The first two plots are based on the column U.S._STATE.

  1. The plot titled “State Power Outage Count” is a bar chart that shows the number of power outages for each state. The color of the bars represents the values of the states. By analyzing the plot, we can identify any trends or variations in power outage counts across different states.

    Some states have considerably higher outage counts compared to others, indicating a higher frequency of power disruptions. This could be due to various factors such as weather conditions, infrastructure vulnerabilities, or population density. The color encoding provides additional information, potentially highlighting states with particularly severe outage situations.

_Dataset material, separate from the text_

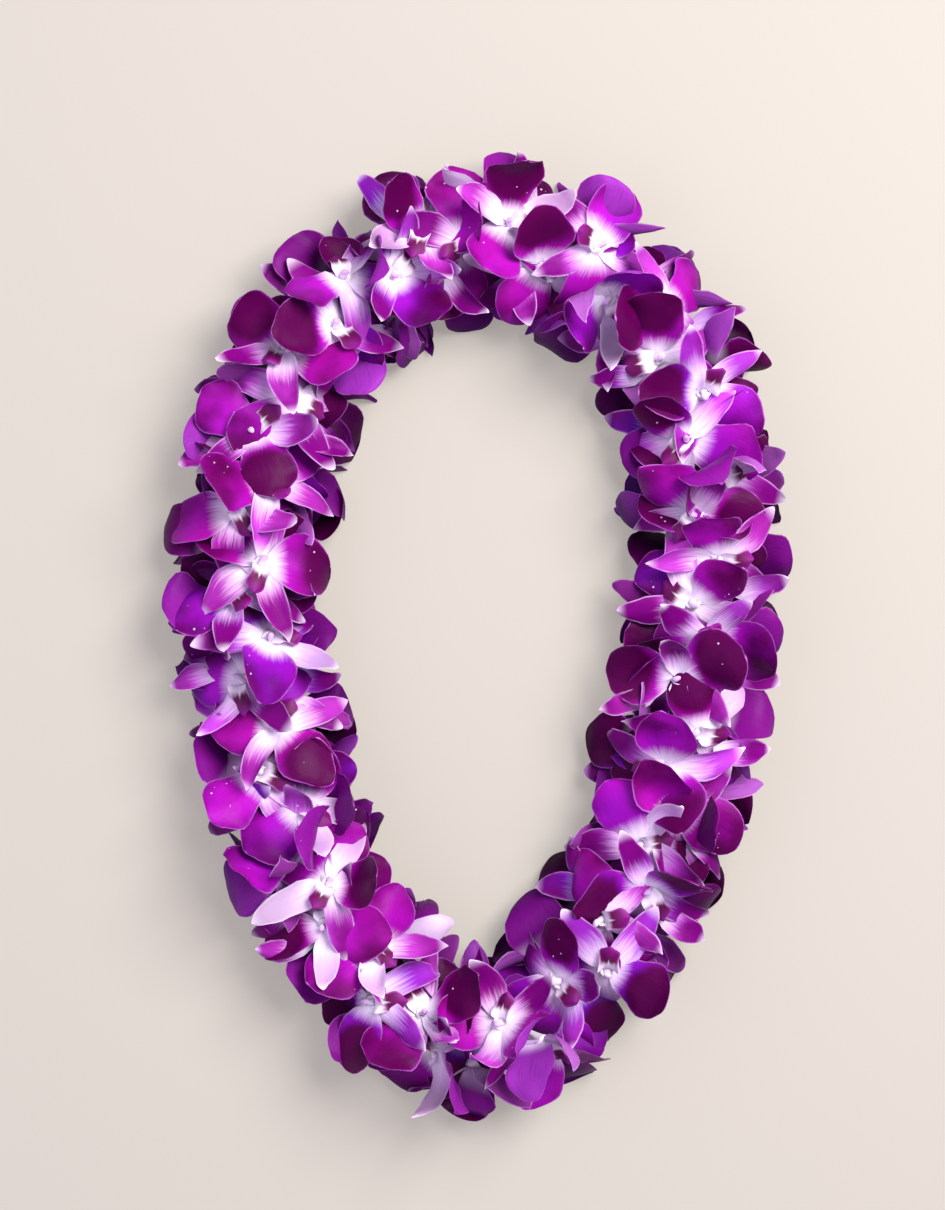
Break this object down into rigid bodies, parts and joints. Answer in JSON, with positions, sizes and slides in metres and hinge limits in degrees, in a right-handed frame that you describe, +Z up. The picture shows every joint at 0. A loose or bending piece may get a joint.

  2. The plot titled “State Frequency Map” is a choropleth map that visualizes the frequency of power outages across different states in the United States. Each state is color-coded based on the number of outages it has experienced. This graph is important as it provides a spatial representation of outage occurrences, allowing us to identify regions with higher outage frequencies and potentially uncover patterns or correlations between geographic factors and outage occurrences.

    This visualization helps highlight areas that require closer attention for improving resilience and mitigating power outage risks, which is a more direct visualization comparing to the above bar plot.

The third plot is based on the column CAUSE.CATEGORY.

  1. The plot titled “Count of Outages by Cause Category” is a bar chart that displays the number of outages categorized by their cause. Each bar represents a specific cause category, and its height corresponds to the count of outages in that category. This graph is important as it allows us to understand the main causes of power outages and identify the categories that contribute the most to the overall outage count.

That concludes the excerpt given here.